Opinión
La Jornada
04/12/2025 | Ciudad de México
La presidenta
Claudia Sheinbaum Pardo anunció un aumento de 13 por ciento en el salario mínimo general, y de 5 por ciento para la Zona Libre de la Frontera Norte, con lo que en 2026 alcanzará 9 mil 582 y 13 mil 409 pesos, respectivamente. Como resaltó el secretario del Trabajo y Previsión Social, Marath Bolaños, con estos incrementos ya hay una recuperación de 154 por ciento en el poder adquisitivo del salario mínimo respecto al monto vigente antes del inicio de la Cuarta Transformación (apenas 2 mil 650 pesos en la mayor parte del país), y en la frontera norte ya se logró el objetivo de bienestar fijado por la mandataria para el final de sexenio: que el sueldo base alcance para comprar 2.5 canastas básicas.
Asimismo, ayer la mesa directiva del Senado recibió la iniciativa presidencial para reducir la jornada laboral de 48 a 40 horas semanales, calificada como “un paso firme hacia una vida laboral más justa, digna y equilibrada” por la cabeza de la Cámara alta, Laura Itzel Castillo. Tanto el alza al salario mínimo como la reducción de la jornada laboral fueron previamente consensuadas con los sectores obrero y patronal, por lo que su aprobación debería transcurrir sin mayores sobresaltos.
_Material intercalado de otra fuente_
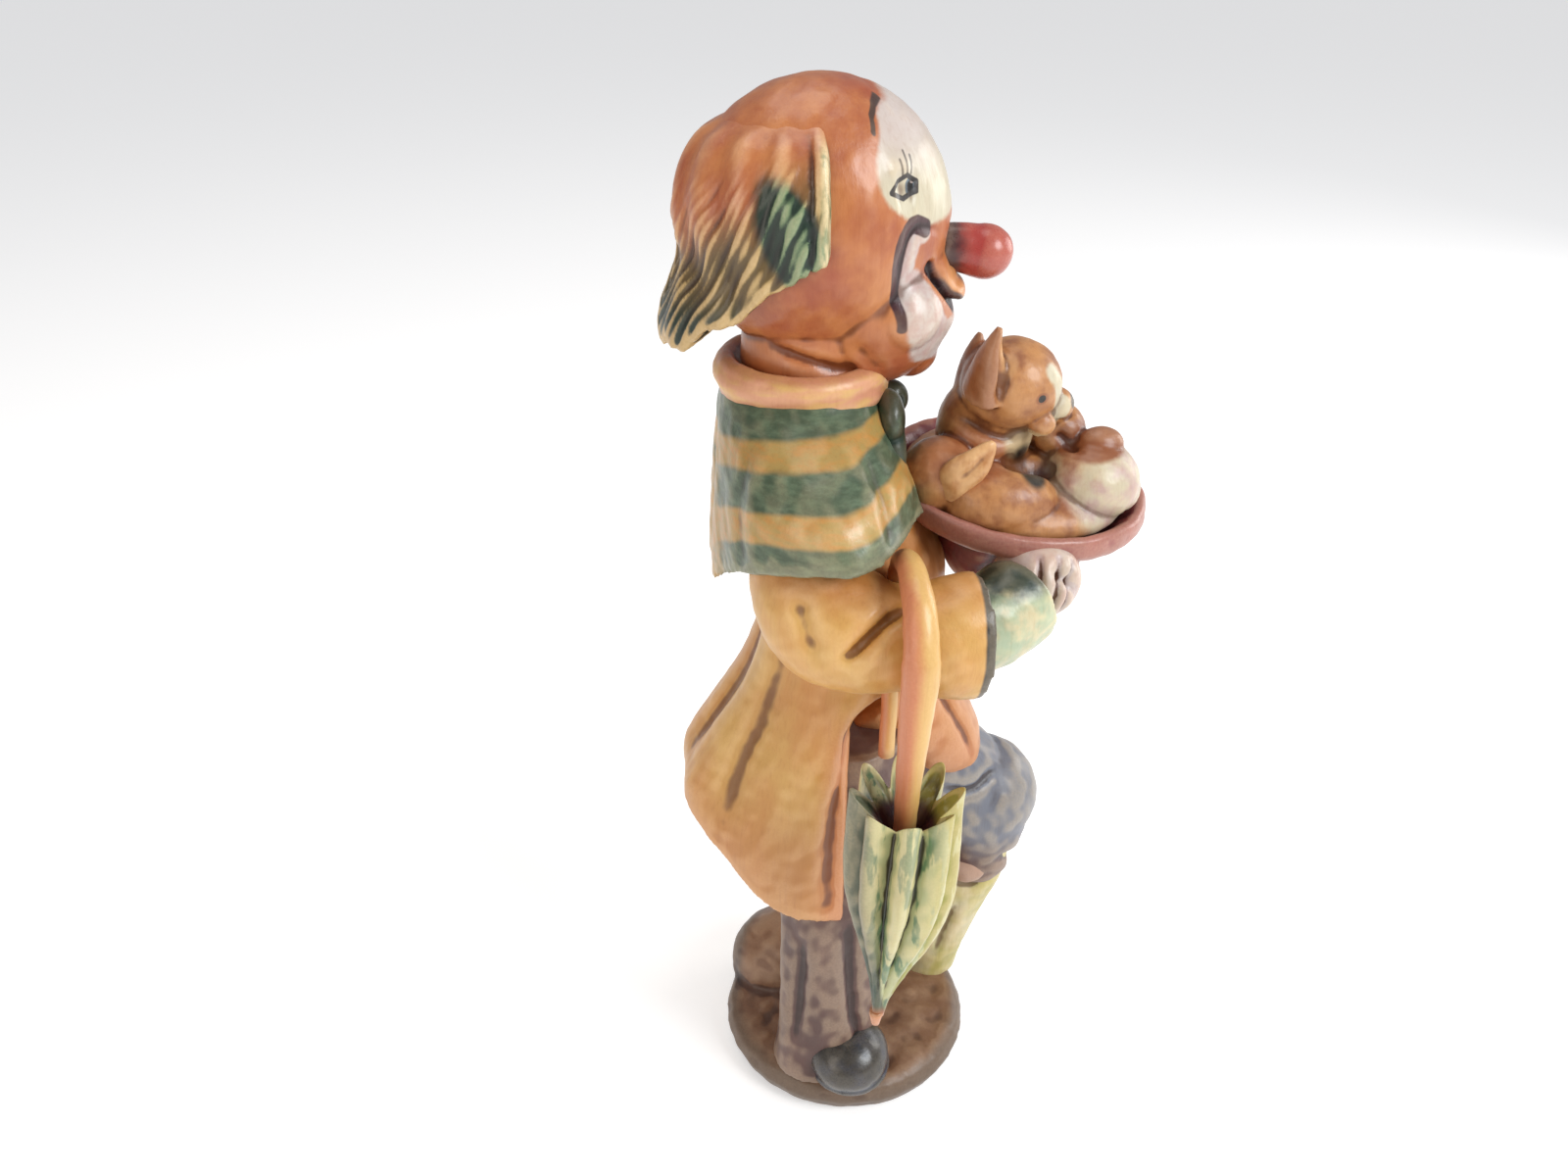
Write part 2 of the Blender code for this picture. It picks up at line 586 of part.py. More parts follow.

Se trata, sin duda, de conquistas de la clase trabajadora que abonan al bienestar, tanto en su estricto sentido económico como en el más amplio de calidad de vida, pues la convergencia de los horarios laborales con los establecidos en las naciones con mejores índices de desarrollo humano conlleva beneficios a la salud mental, la creatividad, los derechos al descanso y el esparcimiento, la conciliación de vida y trabajo y la convivencia familiar.
Si a dichos avances se suman otros como las reformas en materia de pensiones (2020 y 2024) y la que regula la subcontratación (2021), resulta claro que hay un cambio evidente frente al paradigma laboral neoliberal que sacrificó a la inmensa mayoría de los trabajadores para favorecer a un puñado de grandes corporaciones. Aunque no se ha puesto fin a las deplorables prácticas de simulación urdidas por empresas de todos tamaños para eludir sus obligaciones patronales, es un hecho que millones de empleados subcontratados fueron transferidos a la nómina de sus verdaderos empleadores, con lo que hoy gozan del reconocimiento de su antigüedad; acceso completo a prestaciones como aguinaldo y vacaciones; la correcta cotización ante el IMSS e Infonavit y el aumento en el monto del reparto de utilidades.
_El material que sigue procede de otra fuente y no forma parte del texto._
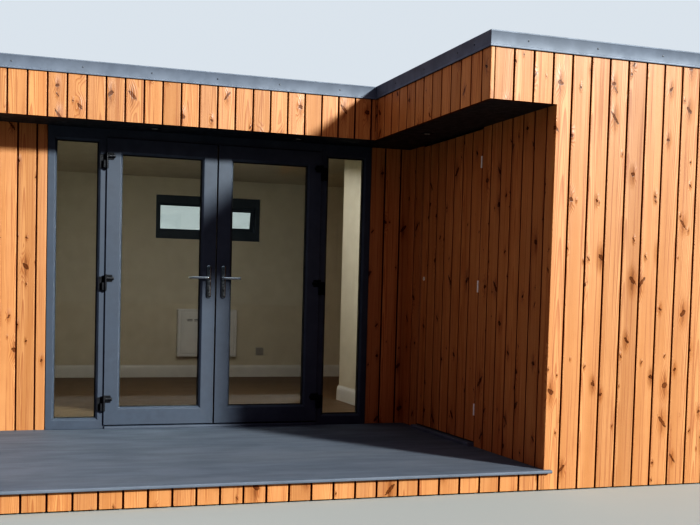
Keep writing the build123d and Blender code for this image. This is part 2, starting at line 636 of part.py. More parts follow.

Y si bien tampoco se encuentra resuelta la difícil cuestión del retiro (complicada por factores como el envejecimiento demográfico), no pueden subestimarse datos como que el porcentaje de trabajadores con posibilidades de pensionarse haya pasado de 25 a 80 por ciento, o la existencia del Fondo de Pensiones para el Bienestar, con el cual el Estado complementa las pensiones exiguas a fin de garantizar ingresos dignos a quienes afrontan el término de su vida laboral. Un pendiente adicional, igualmente complicado, es el alto porcentaje de personas que permanecen en la informalidad laboral.
Entre las críticas a las medidas señaladas, una de las más recurrentes es la que denuncia la falta de sustento económico de las alzas al salario mínimo por encima del crecimiento del producto interno bruto y de la productividad. Más allá de la hipocresía de atacar las mejoras salariales pero callar ante la captura de la (mucha o poca) riqueza generada por parte de los ultra ricos, es preciso recordar que todos los incrementos impulsados por la presidenta Sheinbaum y su antecesor, Andrés Manuel López Obrador, sólo han logrado que el salario mínimo vuelva al nivel que tenía en 1980, pues casi cuatro décadas de neoliberalismo destruyeron el poder adquisitivo de los trabajadores en una auténtica operación de transferencia de la riqueza hacia arriba: entre 1978 y 1998, el sueldo perdió cuatro quintas partes de su valor, mientras de 1994 a 2018 tuvo una disminución en términos reales de 9 por ciento debido a una política de contención salarial que lindaba con el sadismo. Con esta perspectiva, está claro que no se regala nada a los trabajadores ni se imponen ingresos fuera de la realidad; únicamente se coloca al país en vías de restituir el derecho a vivir con dignidad gracias al producto del trabajo.